Building a loan screener, tailored education tools, and data-driven CRM workflows for the Wesleyan Investment Foundation (WIF).
Prospects applying before they were ready and no systematic way to nurture leads.

10
Assets for product roadmap, prioritized by impact
10,000+
Data Points to inform stronger customer journeys
20+
Actionable recommendations delivered across journey stage, product, and CRM

Most church leaders have limited financial training, unsure when to seek a building loan or what’s required. This meant applying before they were ready—leading to pauses, declines, or missed guidance.
The WIF team was eager to serve these people, and wanted a research-based process for educating applicants and improving their overall loan experience.
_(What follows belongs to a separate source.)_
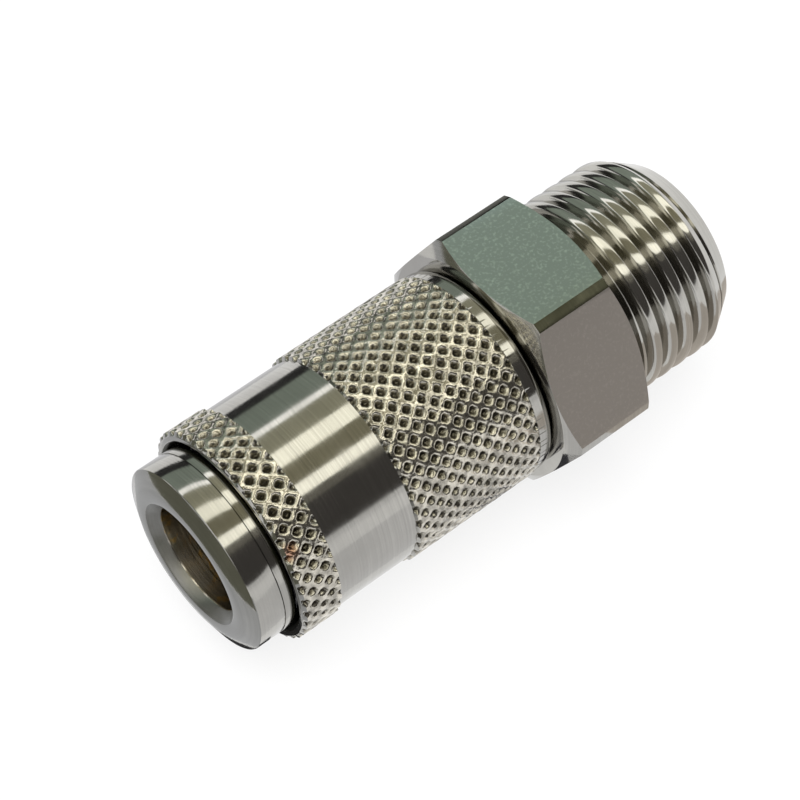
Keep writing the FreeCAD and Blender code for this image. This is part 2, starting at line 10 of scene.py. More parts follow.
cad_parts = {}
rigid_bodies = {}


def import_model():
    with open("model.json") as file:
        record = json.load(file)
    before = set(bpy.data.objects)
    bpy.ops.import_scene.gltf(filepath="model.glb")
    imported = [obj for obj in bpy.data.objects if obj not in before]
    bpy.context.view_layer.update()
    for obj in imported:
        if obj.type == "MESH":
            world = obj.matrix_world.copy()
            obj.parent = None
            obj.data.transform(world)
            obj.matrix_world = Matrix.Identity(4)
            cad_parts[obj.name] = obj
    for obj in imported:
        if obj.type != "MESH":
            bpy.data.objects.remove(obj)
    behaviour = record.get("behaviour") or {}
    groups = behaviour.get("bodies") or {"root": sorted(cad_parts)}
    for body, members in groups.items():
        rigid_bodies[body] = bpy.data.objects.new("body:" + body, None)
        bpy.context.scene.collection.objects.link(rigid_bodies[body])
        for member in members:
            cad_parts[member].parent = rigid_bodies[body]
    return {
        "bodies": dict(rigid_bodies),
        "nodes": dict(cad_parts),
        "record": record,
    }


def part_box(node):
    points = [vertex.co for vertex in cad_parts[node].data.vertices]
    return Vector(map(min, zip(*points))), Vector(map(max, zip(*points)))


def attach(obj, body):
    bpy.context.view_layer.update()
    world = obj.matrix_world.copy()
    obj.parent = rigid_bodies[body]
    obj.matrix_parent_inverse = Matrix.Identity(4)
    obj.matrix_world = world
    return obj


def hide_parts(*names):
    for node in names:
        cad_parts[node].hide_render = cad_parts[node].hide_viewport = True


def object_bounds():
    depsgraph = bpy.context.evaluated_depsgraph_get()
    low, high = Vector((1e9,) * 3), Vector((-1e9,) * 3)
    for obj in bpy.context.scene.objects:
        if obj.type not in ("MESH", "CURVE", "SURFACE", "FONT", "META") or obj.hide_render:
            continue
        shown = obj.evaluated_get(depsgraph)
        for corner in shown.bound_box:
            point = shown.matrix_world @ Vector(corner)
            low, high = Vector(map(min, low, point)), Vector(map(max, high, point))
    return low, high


bl_info = {
    "name": "Pneumatic quick coupling",
    "version": (1, 0, 0),
    "blender": (4, 5, 0),
    "location": "3D View > Sidebar > Coupling",
    "description": "Knurled sleeve, threaded hex adapter, nose and studio for a small air coupling",
    "category": "Add Mesh",
}

# The pieces are modelled in millimetres and brought to metres when they are finished
MM = 0.001
TAU = 2 * math.pi
CLOSE = 1e-4

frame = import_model()
cad_low, cad_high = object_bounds()
bodies = frame["record"]["behaviour"]["bodies"]


def ends(node):
    """Lowest and highest place of a CAD node along the axis, and its outer radius, in millimetres."""
    low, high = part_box(node)
    return low.x / MM, high.x / MM, max(high.y, high.z) / MM


def body_of(node):
    """The body that carries a CAD node."""
    return next(body for body, members in bodies.items() if node in members)


def length(name, description, millimetres):
    """A length property, held in metres."""
    return FloatProperty(
        name=name, description=description, default=millimetres * MM, min=0, unit="LENGTH", precision=5
    )


def whole_number(name, description, number):
    """A whole-number property."""
    return IntProperty(name=name, description=description, default=number, min=2)


def colour(name, description, red, green, blue):
    """A colour property, in linear light."""
    return FloatVectorProperty(
        name=name, description=description, default=(red, green, blue), min=0, max=1, size=3, subtype="COLOR"
    )


class NoseSizes(bpy.types.PropertyGroup):
    face: length("Face", "Diameter of the flat front face", 7.0)
    mouth: length("Mouth", "Diameter of the mouth at the front face", 5.9)
    mouth_depth: length("Mouth depth", "Depth of the mouth's cone", 0.45)
    cone: length("Cone", "Length of the cone outside, behind the front face", 0.35)
    head: length("Head", "Length of the head in front of the ring", 1.6)
    bore: length("Bore", "Diameter of the bore that takes the plug", 5.0)
    barrel: length("Barrel", "Diameter of the barrel inside the sleeve", 6.9)
    ball_zone_front: length("Ball zone front", "Where the wider bore around the balls starts", 6.35)
    ball_zone: length("Ball zone", "Diameter of the wider bore around the balls", 5.4)
    tip_bore_front: length("Tip bore front", "Where the narrower bore for the plug's tip starts", 8.25)
    tip_bore: length("Tip bore", "Diameter of the bore for the plug's tip", 4.6)
    seal: length("Seal", "Where the middle of the seal's groove is, from the front", 9.1)
    seal_groove: length("Seal groove", "Width of the seal's groove", 1.0)
    seal_depth: length("Seal groove depth", "Depth of the seal's groove", 0.57)
    spigot: length("Tail start", "Where the screwed tail starts, from the front", 9.9)
    tail: length("Tail", "Diameter of the screwed tail", 6.2)
    seat: length("Seat", "Diameter of the valve's seat", 3.9)
    seat_cone: length("Seat cone", "Length of the seat's cone", 0.65)
    seat_length: length("Seat length", "Length of the seat's straight part", 0.8)
    ball_hole: length("Ball hole", "Diameter of the holes for the balls", 1.6)
    ball_lip: length("Ball hole lip", "Diameter of the holes at the bore", 1.34)
    edge: length("Edge", "Width of the broken edges in front", 0.07)
    rear_edge: length("Rear edge", "Width of the broken edge behind the head", 0.02)
    sides: whole_number("Sides", "Sides around the nose", 288)


class RingSizes(bpy.types.PropertyGroup):
    bore: length("Bore", "Inner diameter of the ring behind the nose", 7.0)
    edge: length("Edge", "Width of the broken edges", 0.02)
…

Across two Innovation Sprints, we co-designed and tested WIF’s next generation of digital engagement tools.
A Simple Persona System That Anchors Decisions — built on 10,000+ data points and ready for CRM tagging, nurture flows, and priority content creation
Detailed CRM Workflow Diagrams — 5 journey maps identifying key customer journey moments where educational resources will have the greatest impact
An Educational Content Experience for Less Experienced Borrowers — answering key questions and clarifying when to apply
Innovation Roadmap — a document with 20+ prioritized actions to reduce drop-off and speed up qualified applications

Defined goals around reducing premature applications, advancing a customer-centered CRM strategy, and creating stage-appropriate education pathways for churches who are considering a loan.
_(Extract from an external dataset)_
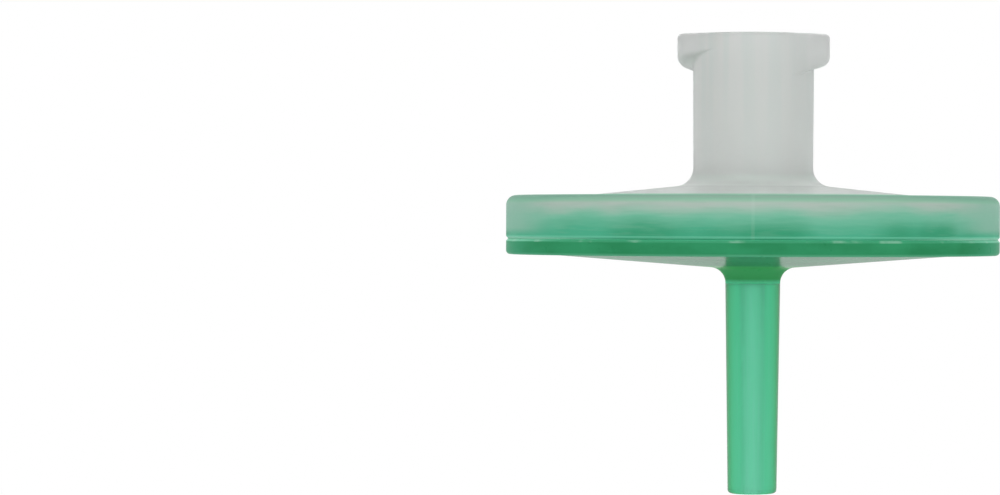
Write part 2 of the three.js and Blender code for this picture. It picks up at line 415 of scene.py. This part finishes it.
def turn(name, section_at, centre=(0.0, 0.0)):
    """A closed mesh from the sections at every column round the axis."""
    angles = np.arange(COLUMNS) * 2 * math.pi / COLUMNS
    sections = np.array([section_at(angle) for angle in angles])
    columns, count, _ = sections.shape
    x = sections[:, :, 0] * np.cos(angles)[:, None] + centre[0]
    y = sections[:, :, 0] * np.sin(angles)[:, None] + centre[1]
    places = np.stack((x, y, sections[:, :, 1]), axis=2).reshape(-1, 3) * MM
    here = np.arange(columns)[:, None] * count + np.arange(count)[None, :]
    nearer = np.roll(here, -1, axis=1)
    beside, beside_nearer = np.roll(here, -1, axis=0), np.roll(nearer, -1, axis=0)
    faces = np.stack((here, nearer, beside_nearer, beside), axis=2).reshape(-1, 4)
    mesh = bpy.data.meshes.new(name)
    mesh.from_pydata(places.tolist(), [], faces.tolist())
    mesh.update()
    piece = bpy.data.objects.new(name, mesh)
    bpy.context.scene.collection.objects.link(piece)
    outward(mesh)
    mesh.polygons.foreach_set("use_smooth", [True] * len(mesh.polygons))
    mesh.set_sharp_from_angle(angle=math.radians(38))
    return piece


def outward(mesh):
    """Turns the faces round if they enclose a negative volume."""
    places = np.empty(len(mesh.vertices) * 3)
    mesh.vertices.foreach_get("co", places)
    places = places.reshape(-1, 3)
    mesh.calc_loop_triangles()
    triangles = np.empty(len(mesh.loop_triangles) * 3, dtype=np.int32)
    mesh.loop_triangles.foreach_get("vertices", triangles)
    a, b, c = (places[triangles.reshape(-1, 3)[:, i]] for i in range(3))
    if np.einsum("ij,ij->i", a, np.cross(b, c)).sum() < 0:
        mesh.flip_normals()


inlet = turn("inlet_moulding", inlet_section)
outlet = turn("outlet_moulding", outlet_section)
membrane = turn("membrane_disc", membrane_section, MEMBRANE_CENTRE[:2])

for piece, node, slot in (
    (inlet, "inlet_housing", "natural_plastic"),
    (outlet, "outlet_housing", "green_plastic"),
    (membrane, "filter_membrane", "membrane"),
):
    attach(piece, "root")
    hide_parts(node)

# ---- Materials ----


class Wire:
    """A socket that takes part in arithmetic: each operation adds a Math node to the socket's own tree."""

    def __init__(self, socket):
        self.socket = socket

    def maths(self, operation, *values):
        return add(self.socket.id_data, "ShaderNodeMath", {"operation": operation}, dict(enumerate(values)))

    def __add__(self, other):
        return self.maths("ADD", self, other)

    def __sub__(self, other):
        return self.maths("SUBTRACT", self, other)

    def __rsub__(self, other):
        return self.maths("SUBTRACT", other, self)

    def __mul__(self, other):
        return self.maths("MULTIPLY", self, other)

    def __truediv__(self, other):
        return self.maths("DIVIDE", self, other)

    __radd__ = __add__
    __rmul__ = __mul__

    def of(self, operation, *others):
        """Another operation of the Math node, with this value first."""
        return self.maths(operation, self, *others)

    def ramp(self, low, high):
        """0 below low, 1 above high, and an even curve between."""
        values = {"Value": self, "From Min": low, "From Max": high}
        return add(self.socket.id_data, "ShaderNodeMapRange", {"interpolation_type": "SMOOTHSTEP"}, values)

    def band(self, low, high, soft):
        """1 between low and high, falling to 0 over a soft edge outside them."""
        return self.ramp(low - soft, low) * (1 - self.ramp(high, high + soft))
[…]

Conducted 30+ in-depth interviews across church sizes and roles; tested prototypes; mapped key outcomes that mattered most to customers at each step of the journey.
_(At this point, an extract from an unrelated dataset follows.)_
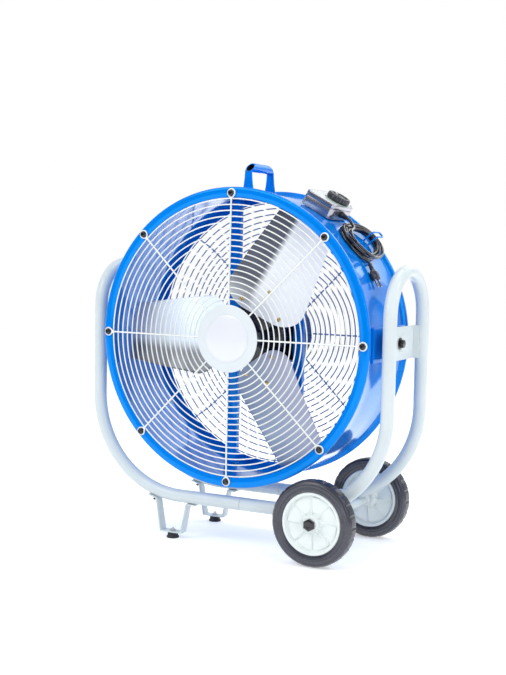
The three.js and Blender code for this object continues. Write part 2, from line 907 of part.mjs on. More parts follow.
// One guard seen along its outward direction: y is the height of the wire above the flange.
function guardHeight(radius, profile) {
  for (let i = 1; i < profile.length; i += 1) {
    const [outerR, outerY] = profile[i - 1];
    const [innerR, innerY] = profile[i];
    if (radius >= innerR) {
      const t = Math.min(1, (outerR - radius) / (outerR - innerR));
      return outerY + Math.max(0, t) * (innerY - outerY);
    }
  }
  return profile[profile.length - 1][1];
}

function ringSegments(radius, profile) {
  return radius > fineRingRadius && profile === frontProfile ? 24 : 16;
}

// Three-sided wire ring let into the spokes, so that each crossing is one weld.
function wireRing(radius, profile) {
  const height = guardHeight(radius, profile);
  const section = [
    [radius - ringWireRadius, height - ringWireRadius],
    [radius + ringWireRadius, height - ringWireRadius],
    [radius, height + ringWireRadius],
  ];
  return turned(section, ringSegments(radius, profile));
}

function spoke(angle, profile, outer) {
  const inner = profile[profile.length - 1][0];
  const radii = [outer, ...profile.slice(0, -1).map(([radius]) => radius), inner];
  const rings = radii.map((radius) => {
    const height = guardHeight(radius, profile);
    return [[-1, -1], [1, -1], [1, 1], [-1, 1]].map(([across, up]) => {
      const point = new THREE.Vector3(across * spokeRadius, height + up * spokeRadius, radius);
      return point.applyAxisAngle(yAxis, angle);
    });
  });
  return loft(rings);
}

function eyelet(angle, profile) {
  const height = profile[0][1];
  const ring = turned([
    [eyeletRadius - spokeRadius, height - spokeRadius],
    [eyeletRadius + spokeRadius, height - spokeRadius],
    [eyeletRadius, height + spokeRadius - 0.5],
  ], 8);
  return ring.translate(guardBoltCircle * Math.sin(angle), 0, guardBoltCircle * Math.cos(angle));
}

function guardRadii(count, pitch) {
  return Array.from({ length: count }, (_, i) => flangeInnerRadius - 1 - i * pitch);
}

// Front guard: each spoke ends in a loop around its bolt.
function frontGuard() {
  const rings = guardRadii(guardRings, ringPitch).map((radius) => wireRing(radius, frontProfile));
  const reach = guardBoltCircle - eyeletRadius + spokeRadius;
  const spokes = boltDirections().map((angle) => spoke(angle, frontProfile, reach));
  const eyelets = boltDirections().map((angle) => eyelet(angle, frontProfile));
  return join([...rings, ...spokes, ...eyelets]);
}

// Rear guard: its spokes lie over the flange.
function rearGuard() {
  const rings = guardRadii(rearRings, rearRingPitch).map((radius) => wireRing(radius, rearProfile));
  const spokes = boltDirections().map((angle) => spoke(angle, rearProfile, guardBoltCircle));
  return join([...rings, ...spokes]);
}

const wireSeat = spokeRadius + seatGap;
const frontProfile = [
  [flangeInnerRadius, wireSeat],
  [discRadius - spokeUnderDisc, wireSeat + frontGuardRise],
];
const rearProfile = [
  [flangeInnerRadius, wireSeat],
  [rearGuardKneeRadius, wireSeat + rearGuardKneeRise],
  [discRadius - spokeUnderDisc, wireSeat + rearGuardRise],
];

// Turns a guard part that rises along +Y to face the front of the drum.
function faceFront(geometry) {
  return geometry.rotateZ(Math.PI).translate(0, drumFront, 0);
}

function discHeight(profile) {
  return profile[profile.length - 1][1] + spokeRadius + seatGap;
}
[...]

Presented persona models, prototype revisions, a CRM framework with tags for the most significant affinity points that form meaningful groups of users and what they need.
Across two Innovation Sprints, we interviewed 33 church leaders spanning diverses roles and church sizes
Interviewees also reflected a wide range of loan experience levels—from first-time borrowers to seasoned leaders overseeing multi-campus capital projects—with loan needs ranging from small renovation efforts to multi-million-dollar building expansions.
This ensured the research captured a broad spectrum of customer data, touching on how churches make decisions and which factors influence pre-mature loan applications, declines, and successful approvals.